Birmingham-based Ahmad Ali listed on Companies House as being from Iraq, is a director of more than 50 other businesses including mini-marts, barbers and car washes.

In October 2024, he had been disqualified from being a company officer for five years. Separately, he pleaded guilty to his involvement in the sale of illegal cigarettes in Lincolnshire and was sentenced to six months in prison, suspended for 18 months.

Another man, Ismael Ahmedi Farzanda, was found to be a ghost director and responsible for 25 mini-marts. He was fined £4,500 in August after one shop, registered in his name in Haslingden, Lancashire, was caught selling illegal vapes to a 14-year-old, according to local media reports.

Seventeen shops registered under the names of Ahmad Ali and Farzanda have been raided since 2021 with illegal tobacco and vapes seized, Trading Standards sources confirmed.
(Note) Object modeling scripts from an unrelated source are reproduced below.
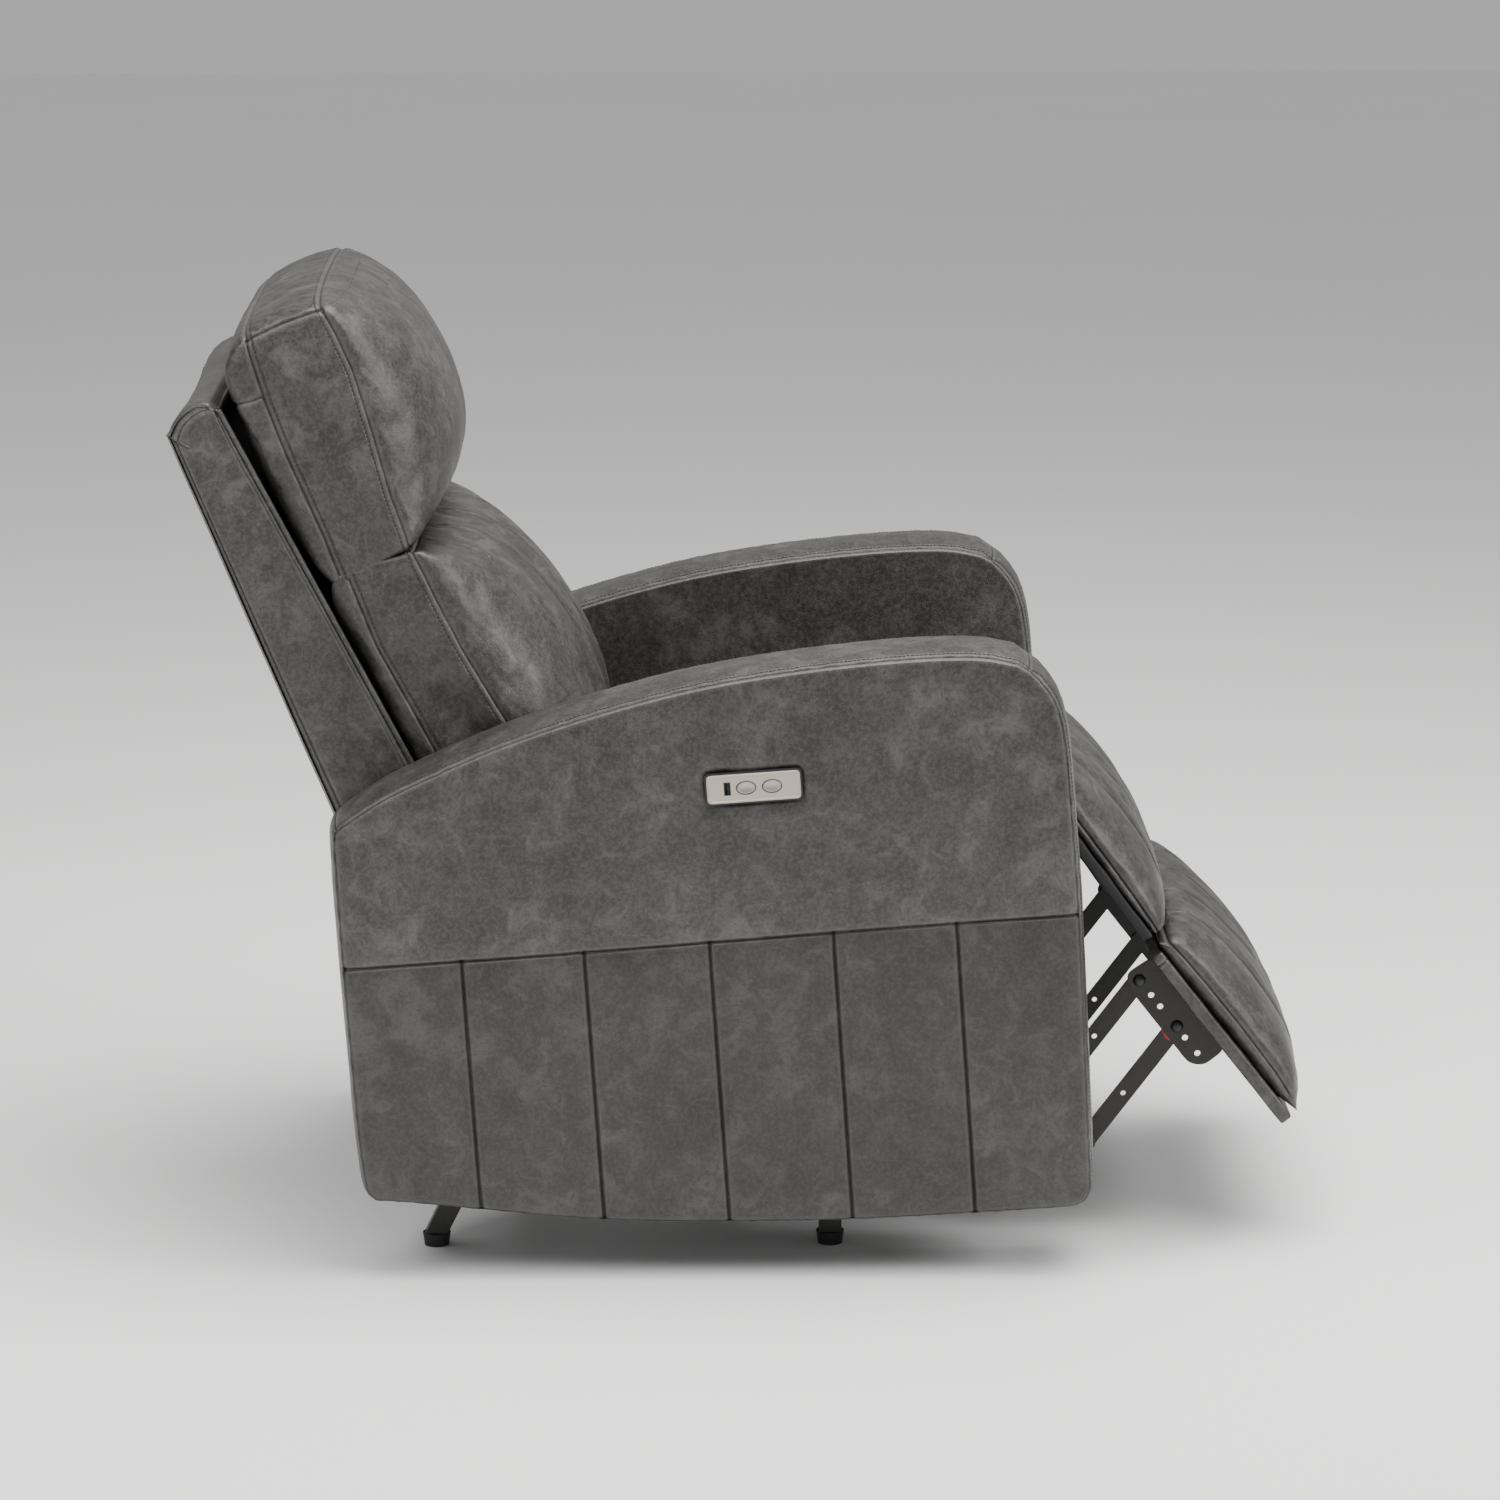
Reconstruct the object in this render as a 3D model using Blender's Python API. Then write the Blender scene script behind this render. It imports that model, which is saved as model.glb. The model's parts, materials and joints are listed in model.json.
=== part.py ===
"""Power rocker recliner armchair, modelled as separate pieces.

The sitter faces -Y, the seat width runs along X and +Z is up. All lengths are metres.
The steel base stands level on the floor. Everything above it, the chassis, is rocked back a few
degrees about the rocker pivots, so chassis pieces are placed in a level frame of their own:
f is the distance forwards, z the height, and x the sitter's left.
"""

import math

import bmesh
import bpy
from mathutils import Matrix, Vector

# Driving dimensions
WIDTH = 0.780                      # outside of arm to outside of arm
ARM_THICKNESS = 0.115
ARM_WALL = 0.012                   # padding and leather of an arm cover
GAP = 0.0003                       # clearance between pieces that touch
ROCK_PIVOT = (-0.100, 0.110)       # f, z of the rocker pivots
ROCK_ANGLE = math.radians(4.0)     # how far the chassis rests rocked back
CENTRE_F = 0.018                   # f of the middle of the whole object
BACK_HALF_WIDTH = 0.270
PAD_HALF_WIDTH = 0.262
CUSHION_HALF_WIDTH = 0.262

# Arm outline
ARM_REAR = -0.385
ARM_FRONT = 0.383
ARM_TOP = [(0.372, 0.592), (0.350, 0.624), (0.322, 0.640), (0.285, 0.6455), (0.213, 0.648),
           (0.058, 0.640), (-0.099, 0.615), (-0.205, 0.586), (-0.289, 0.555), (-0.370, 0.514)]
ARM_BOTTOM = [(-0.378, 0.113), (-0.264, 0.087), (-0.134, 0.066), (-0.004, 0.055),
              (0.125, 0.0485), (0.253, 0.0475), (0.355, 0.047), (0.377, 0.060)]

# Footrest linkage, drawn in its rest position
LIFT_PIVOT = (0.2344, 0.2849)
LIFT_LENGTH = 0.200
BOARD_SLOPE = math.radians(-55.9)  # the lift link and the footrest board are parallel
LINK_SLOPE = math.radians(49.0)    # the upper and lower links
LINK_LENGTH = 0.160
LINK_SPACING = 0.0654              # between the two links' pivots, along their ties
PIVOT_SLOPE = math.radians(-55.07)
CONTROL_PIVOT = (0.2015, 0.2594)
CONTROL_REACH = 0.030              # from the knee back to the control link
LINK_WIDTH = 0.020
PLATE = 0.003
LAYER = 0.004                      # pitch of the stacked plates
MECHANISM_X = 0.206                # middle of the innermost layer, the upper and lower links
RIVET_RADIUS = 0.004
RIVET_HEAD = 0.0006                # how far a rivet stands out of the plate that it holds
HOLE_RADIUS = 0.0045
DRIVE_CRANK = 0.055
DRIVE_TUBE_RADIUS = 0.008
CRANK_SLOPE = math.radians(-103.0)
TUBE_CLEARANCE = 0.0035            # between the drive tube and the slot that pushes it
RAIL_THICKNESS = 0.022             # wooden seat rails
PLATE_GAP = 0.0025                 # from a seat rail to its side plate
DRIVE_Z = 0.215                    # motor shaft and power inlet
ACTUATOR_Z = 0.190                 # actuator rail and drive block

FOOTREST_LENGTH = 0.231
BOARD_THICKNESS = 0.014
FOOTREST_TOP = (0.4618, 0.2738)    # upper end of the footrest board's underside
CHAISE_HINGE = (0.365, 0.470)
CHAISE_SLOPE = math.radians(-57.5)
RECLINE_HINGE = (-0.318, 0.330)

# Control panel on the right arm
PANEL_CENTRE = (0.0535, 0.5205)
PANEL_SIZE = (0.101, 0.034)
BUTTONS_F = {"close_button": 0.0457, "open_button": 0.0725}
BUTTON_SIZE = (0.0187, 0.0123)
USB_F = 0.0262

FOOT_X = 0.250
FOOT_FRONT = 0.109
FOOT_REAR = -0.3126
RAIL_Z = 0.078


def clear_scene():
    for obj in list(bpy.data.objects):
        bpy.data.objects.remove(obj, do_unlink=True)


def material(name, colour, roughness, metallic=0.0):
    mat = bpy.data.materials.new(name)
    mat.use_nodes = True
    shader = mat.node_tree.nodes["Principled BSDF"]
    shader.inputs["Base Color"].default_value = (*colour, 1.0)
    shader.inputs["Roughness"].default_value = roughness
    shader.inputs["Metallic"].default_value = metallic
    return mat


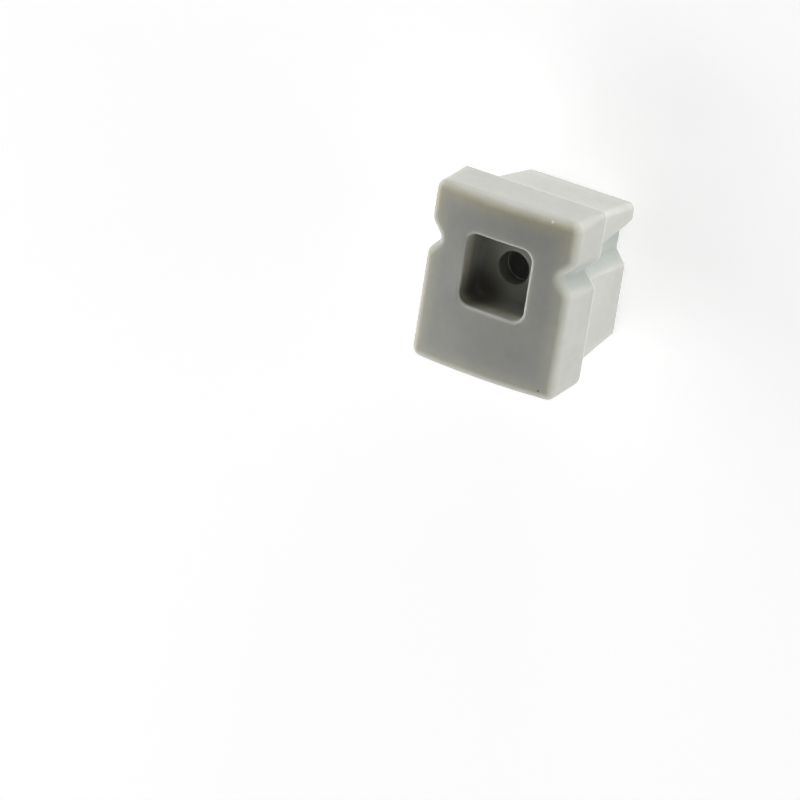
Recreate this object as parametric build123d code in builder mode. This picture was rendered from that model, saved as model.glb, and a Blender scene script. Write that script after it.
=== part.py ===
from build123d import *
import os

# End cap for an extruded profile, moulded in one piece from soft plastic: a flange that covers the
# cut end, and a hollow plug that goes into the profile. A square pocket in the outer face leads to
# a round hole for the cable.
# Millimetres. The plug's end lies on Z = 0 and the outer face looks along +Z. X runs across the
# width and Y along the height, with the middle of the flange on the Z axis.

# Flange
flange_width = 16.0
flange_height = 18.6
flange_depth = 5.6  # at its sides
crown_rise = 0.65  # of the middle of the outer face above its two side edges
outer_edge_radius = 0.9  # round the outer face
corner_margin = 0.1  # by which the corners of the outline are rounder there than that edge
lip_margin = 0.5  # by which the notches' lips are
back_near_radius = 0.4  # of the outline at the shoulder: its notched half is crisp there
back_far_radius = 1.4
parting_bevel = 0.12  # where the halves of the mould met, at the shoulder

# V-shaped notches in the two sides of the flange
notch_offset = 3.0  # of their middle from the middle of the flange, at the shoulder
notch_lean = 0.45  # by which they run further out on the way to the outer face
notch_depth = 1.25
notch_opening = 3.1
notch_floor = 0.4
notch_floor_radius = 0.35

# Plug, and the grooves in its sides, which carry on from the notches and widen towards its end
plug_length = 10.2
plug_root_width = 12.8
plug_root_height = 15.8
plug_tip_width = 12.2
plug_tip_height = 14.2
plug_corner_radius = 0.6
plug_end_bevel = 0.3
collar_length = 3.2
collar_step = 0.12  # by which the collar stands out from the root of the plug
collar_ramp = 0.15  # length over which it comes to stand out
groove_depth = 1.15
groove_flank = 1.4  # measured along the height, from the floor to the lip
groove_root_floor = 0.4
groove_tip_floor = 2.0

# Hollow of the plug, open at its end
cavity_width = 7.2
cavity_height = 10.4
cavity_depth = 9.25
cavity_corner_radius = 1.2
cavity_draft = 1.0  # degrees, so that the core can be drawn out

# Pocket in the outer face, and the cable hole in its floor
pocket_width = 7.3
pocket_height = 7.5
pocket_depth = 4.0  # below the middle of the outer face
pocket_offset = 1.5  # of its middle from the middle of the flange
pocket_corner_radius = 1.2
pocket_mouth_radius = 0.3
pocket_floor_bevel = 0.3
cable_hole_diameter = 3.4
cable_hole_bevel = 0.15

shoulder = plug_length
front_corner_radius = outer_edge_radius + corner_margin
front_lip_radius = outer_edge_radius + lip_margin
crown = shoulder + flange_depth + crown_rise
front_level = shoulder + flange_depth - front_corner_radius  # from here on the corners keep their radius
pocket_floor = crown - pocket_depth


def notched_outline(level, width, height, notch, radii):
    """A rectangle with the same notch in both of its sides. The radii are those of the two corners
    beside the notches, of the notches' lips, of their floors and of the other two corners."""
    offset, depth, opening, floor = notch
    near_radius, lip_radius, floor_radius, far_radius = radii
    side = width / 2
    with BuildSketch(Plane.XY.offset(level)) as outline:
        with BuildLine():
            FilletPolyline(
                (0, height / 2),
                (side, height / 2),
                (side, offset + opening / 2),
                (side - depth, offset + floor / 2),
                (side - depth, offset - floor / 2),
                (side, offset - opening / 2),
                (side, -height / 2),
                (0, -height / 2),
                radius=(near_radius, lip_radius, floor_radius, floor_radius, lip_radius, far_radius),
            )
            mirror(about=Plane.YZ)
        make_face()
    return outline.sketch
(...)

The BBC report also states that such companies would be set up for a year, dissolved, and then set up again, each time with a slightly different spelling of the businesses' names. The men's names and birthdays would also be changed slightly.

The government says it has increased raids by 51% and this year raised the fines for businesses to £60,000 per person found working illegally.

Reacting to BBC investigation, Home Secretary Shabana Mahmood, said, "Illegal working and linked organised criminality creates an incentive for people to come here illegally. We will not stand for it."

Mahmood added that the government has "seized millions of pounds worth of unlicensed goods, banned dodgy directors and removed more than 35,000 people with no right to be in the UK."